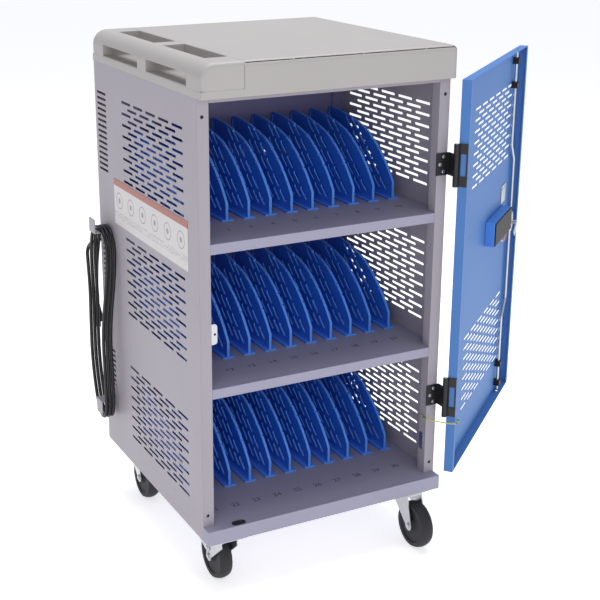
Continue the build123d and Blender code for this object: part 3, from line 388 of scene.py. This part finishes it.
class Coat(Enum):
    """The cart's finishes, each from what the real one is."""

    # Epoxy powder coat baked on steel sheet: even, slightly orange-peeled, half matt.
    CABINET = Finish(
        "warm grey powder coat", "#A29CA4", 0.48, grain_mm=1.4, grain_depth_mm=0.03,
    )
    # The same coat inside, a little darker and bluer: painted shade inside the cabinet.
    INTERIOR = Finish(
        "warm grey powder coat inside", "#78759A", 0.52, grain_mm=1.4, grain_depth_mm=0.03,
    )
    # The same coat on the shelves, a little bluer: painted reflection of blue light from the
    # dividers between them.
    SHELF = Finish(
        "warm grey powder coat on the shelves", "#9B98AC", 0.5, grain_mm=1.4, grain_depth_mm=0.03,
    )
    # Blue powder coat on the door pan, glossier than the cabinet's.
    DOOR = Finish(
        "blue powder coat", "#4D7DBE", 0.5, ior=1.36, grain_mm=1.4, grain_depth_mm=0.03,
    )
    # Injection-moulded ABS, dyed blue right through, with a satin skin; its rims and slot edges
    # carry a painted highlight, a paler blue set by which way they face.
    DIVIDER = RimmedMoulding(
        "blue moulded ABS", "#2C6CDC", 0.36, grain_mm=0.8, grain_depth_mm=0.015, edge_mm=1.2,
    )
    # Moulded ABS cover from an etched mould: soft sheen, pebbled skin drawn at 1.6 mm to show.
    COVER = MouldedGrain(
        "light grey moulded ABS", "#ACA8A6", 0.46, grain_mm=1.6, grain_depth_mm=0.05, edge_mm=2.0,
    )
    # Bright zinc on pressed steel: cool grey metal with faint drawing marks.
    ZINC = BrushedPlate(
        "bright zinc plate", "#C4C6C8", 0.34, 1.0, grain_mm=0.5, blotch=0.12, blotch_mm=18.0,
    )
    # Black powder coat on the cast hinge leaves.
    HINGE = Finish("black powder coat", "#0F0F12", 0.42, grain_mm=1.0, grain_depth_mm=0.04)
    # Black moulded nylon of the plug, gland and sockets.
    BLACK = MouldedGrain("black moulded nylon", "#18181A", 0.45, grain_mm=0.9, edge_mm=0.8)
    # Dark grey lid of the lock housing.
    LOCK_LID = MouldedGrain(
        "dark grey moulded ABS", "#18181C", 0.52, ior=1.36, grain_mm=0.9, edge_mm=1.0,
    )
    # Blue lock housing, a shade deeper than the door.
    LOCK_BOX = MouldedGrain("deep blue moulded ABS", "#4A86DA", 0.42, grain_mm=0.9, edge_mm=1.2)
    # Chrome on the zinc casting of handle and lock.
    CHROME = BrushedPlate("satin chrome plate", "#D5D6D8", 0.18, 1.0, grain_mm=0.3, blotch=0.03)
    # Solid rubber tread and hub of the casters, greyed by dust.
    TREAD = Finish(
        "dark caster rubber", "#1F1F23", 0.62, grain_mm=1.6,
        grain_depth_mm=0.12, blotch=0.35, blotch_mm=30.0,
    )
    # Extruded vinyl of the mains lead: smooth, half glossy, with faint handling marks.
    CORD = Finish(
        "black vinyl sheath", "#0B0B0D", 0.38, grain_mm=2.5,
        grain_depth_mm=0.04, blotch=0.25, blotch_mm=25.0,
    )
    # Bare white polyester flag on the cord.
    TAG = BandedFilm(
        "white polyester film", "#CFC8BE", 0.5, grain_mm=2.0, blotch=0.04, edge_mm=0.2,
    )
    # Printed polyester film of the side plate.
    PLATE = PrintedPlate(
        "printed white film", "#CFCBCA", 0.42, grain_mm=2.0, blotch=0.03, edge_mm=0.2,
    )
    # Yellow and green sheath of the earth wire.
    EARTH = TwoColourSheath(
        "yellow and green vinyl", "#C9C23A", 0.45, grain_mm=1.0, edge_mm=0.2,
    )
    # Thin vinyl on the lock's two wires.
    ORANGE_WIRE = Finish("orange vinyl", "#D07A34", 0.45, grain_mm=1.0, edge_mm=0.2)
    WHITE_WIRE = Finish("white vinyl", "#D8D6D0", 0.45, grain_mm=1.0, edge_mm=0.2)
    # Screen-printed ink of the shelf numbers.
    INK = Finish(
        "dark grey printing ink", "#4A4750", 0.6, grain_mm=0.6, grain_depth_mm=0.005, edge_mm=0.1,
    )
    # Moulded rubber of the bush round the rod's socket.
    BUSH = Finish("black rubber bush", "#202023", 0.6, grain_mm=1.2, edge_mm=0.8)


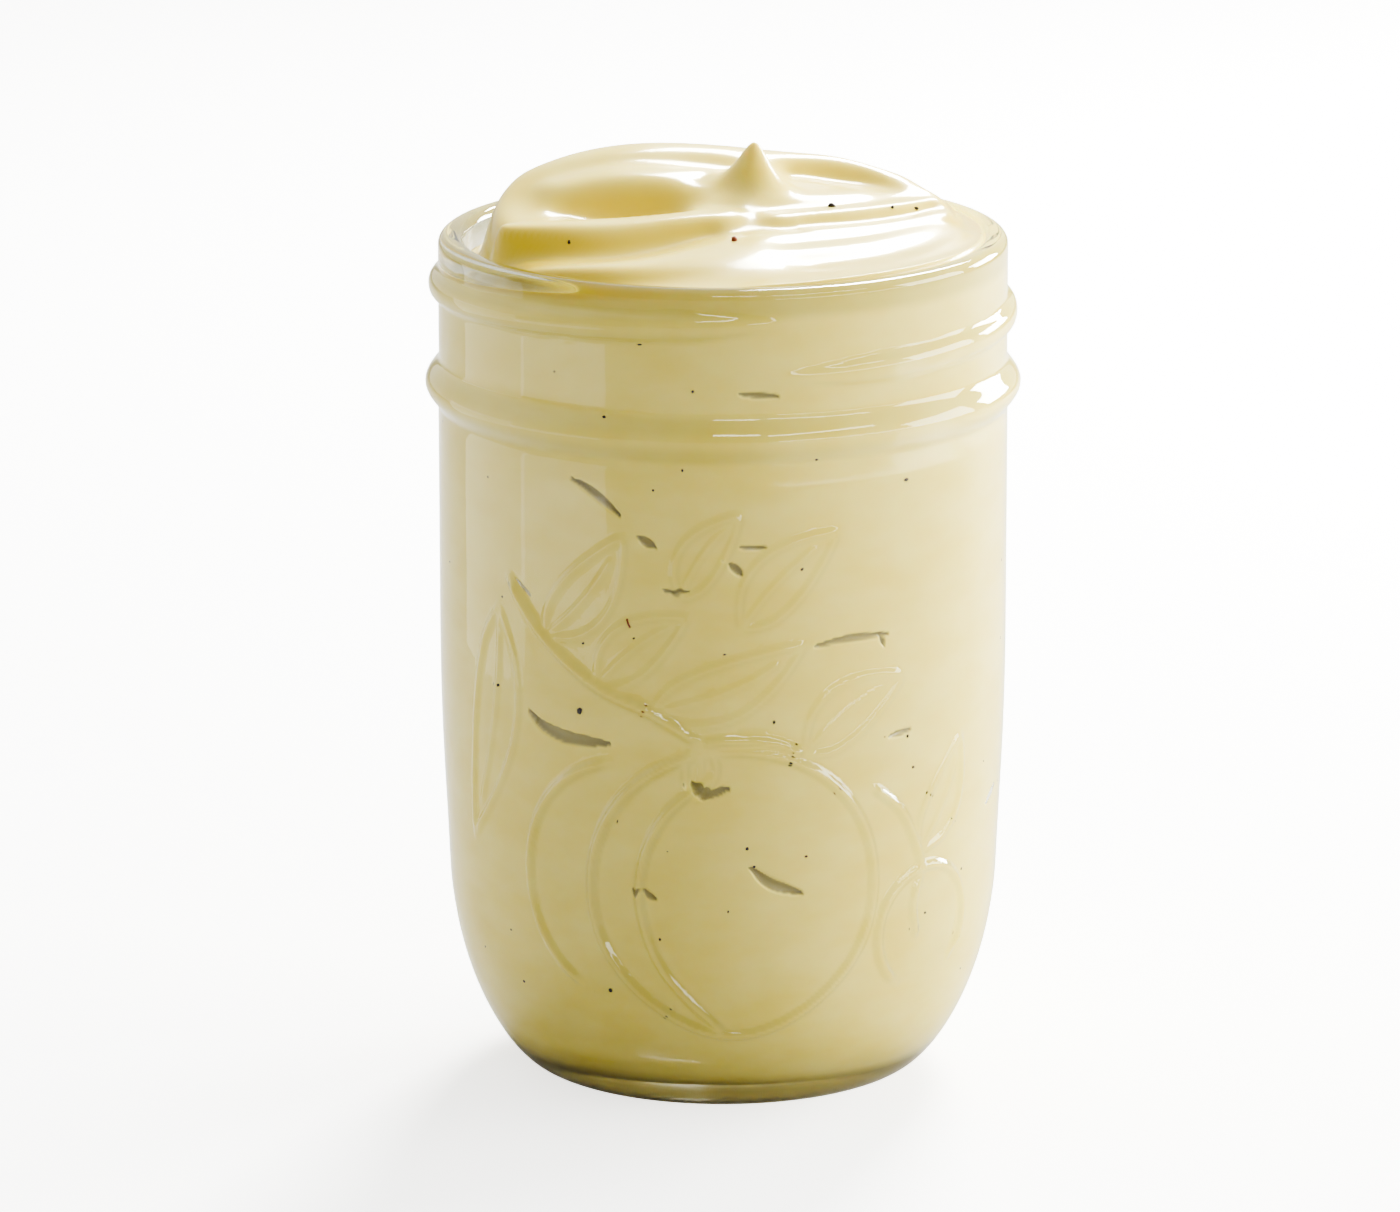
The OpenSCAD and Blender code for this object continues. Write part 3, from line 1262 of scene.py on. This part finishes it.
@dataclass
class Mayonnaise:
    """The filling behind the glass and the heap above the rim, as one skin."""

    jar: JarSizes = field(default_factory=JarSizes)
    finish: MayonnaiseFinish = field(default_factory=MayonnaiseFinish)
    columns: int = 288
    heap_rows: int = 120
    row_gap: float = 0.9
    into_wall: float = 0.15
    pocket_cuts: int = 3
    pockets_from: float = 15.0
    # painted shade in the heap's hollows and by the rim
    fold_shade_least: float = 0.05
    fold_shade_most: float = 0.82
    rim_fold_shade: float = 0.35
    heap: Heap = field(init=False)
    edge_z: float = field(init=False)
    fixed_z: float = field(init=False)

    def __post_init__(self) -> None:
        """Sets the heap on the jar's mouth."""
        self.heap = Heap(self.jar.height, self.jar.mouth_r)
        self.edge_z = self.jar.height - self.heap.edge_drop
        self.fixed_z = self.jar.neck_z

    def pockets(self) -> list[AirPocket]:
        """Air slivers, each through points of angle and height.

        Returns:
            The slivers, from the front round to the back.
        """
        return [
            AirPocket([(-33.0, 76.2), (-30.0, 75.6), (-26.0, 74.3), (-22.0, 72.6)], 0.52),
            AirPocket([(-17.8, 70.2), (-14.2, 69.1)], 0.6, 0.5),
            AirPocket([(3.3, 69.3), (9.2, 69.2)], 0.3, 0.39),
            AirPocket([(0.8, 67.5), (2.5, 66.9), (4.2, 66.0)], 0.51, 0.5),
            AirPocket([(-12.6, 64.1), (-7.3, 64.0)], 0.34, 0.44),
            AirPocket([(19.6, 57.3), (27.4, 57.8), (36.5, 57.7)], 0.43),
            AirPocket([(34.8, 57.6), (35.7, 56.4)], 0.3, 0.44),
            AirPocket([(-44.4, 47.6), (-40.4, 46.3), (-34.0, 45.5), (-24.6, 45.4)], 0.81, 0.72),
            AirPocket([(37.3, 45.4), (42.8, 45.8)], 0.39, 0.44),
            AirPocket([(-7.0, 41.3), (-3.8, 40.3), (1.0, 40.8)], 0.72, 0.66),
            AirPocket([(-18.9, 28.2), (-14.6, 27.3)], 0.51, 0.5),
            AirPocket([(6.0, 31.2), (10.1, 29.3), (16.8, 27.9)], 0.68, 0.61),
            AirPocket([(3.4, 86.7), (11.5, 86.3)], 0.39, 0.44),
            AirPocket([(-49.0, 62.6), (-44.3, 61.6)], 0.51, 0.44),
            AirPocket([(96.0, 64.0), (104.0, 62.5), (112.0, 62.0)], 0.6),
            AirPocket([(-120.0, 38.0), (-110.0, 39.5), (-103.0, 42.0)], 0.68),
            AirPocket([(150.0, 50.0), (162.0, 48.5), (170.0, 49.0)], 0.6),
            AirPocket([(-160.0, 70.0), (-151.0, 68.0)], 0.51),
            AirPocket([(128.0, 26.0), (137.0, 25.0)], 0.51),
            AirPocket([(74.0, 33.0), (80.0, 34.5)], 0.43),
        ]

    def profile(self) -> list[Point]:
        """The skin's profile before it is shaped: floor, side and a flat top.

        Returns:
            Radius and height of each corner.
        """
        s = self.jar
        wall = [(r, z) for r, z in s.inner()[::-1] if z < self.fixed_z - 3.5]
        low = [(r + self.into_wall, z - self.into_wall * (z < s.floor_t + 0.01)) for r, z in wall]
        floor = [(r, low[0][1]) for r in np.linspace(0.0, low[0][0], 9)][:-1]
        rows = round((self.edge_z - low[-1][1]) / self.row_gap)
        neck = []
        for z in np.linspace(low[-1][1], self.edge_z, rows + 1)[1:]:
            neck.append((float(s.inner_r(z)) + self.into_wall, float(z)))
        heel = self._even(low, self.row_gap)
        top = [(r, self.edge_z) for r in np.linspace(neck[-1][0], 0.0, self.heap_rows)[1:]]
        return floor + heel + neck + top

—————

The lines to transcribe begin at the line with "The OpenSCAD and" and end at the line with "angle and height."; copy them exactly, both ends included.

**Result of this exercise:**
The OpenSCAD and Blender code for this object continues. Write part 3, from line 1262 of scene.py on. This part finishes it.
@dataclass
class Mayonnaise:
    """The filling behind the glass and the heap above the rim, as one skin."""

    jar: JarSizes = field(default_factory=JarSizes)
    finish: MayonnaiseFinish = field(default_factory=MayonnaiseFinish)
    columns: int = 288
    heap_rows: int = 120
    row_gap: float = 0.9
    into_wall: float = 0.15
    pocket_cuts: int = 3
    pockets_from: float = 15.0
    # painted shade in the heap's hollows and by the rim
    fold_shade_least: float = 0.05
    fold_shade_most: float = 0.82
    rim_fold_shade: float = 0.35
    heap: Heap = field(init=False)
    edge_z: float = field(init=False)
    fixed_z: float = field(init=False)

    def __post_init__(self) -> None:
        """Sets the heap on the jar's mouth."""
        self.heap = Heap(self.jar.height, self.jar.mouth_r)
        self.edge_z = self.jar.height - self.heap.edge_drop
        self.fixed_z = self.jar.neck_z

    def pockets(self) -> list[AirPocket]:
        """Air slivers, each through points of angle and height.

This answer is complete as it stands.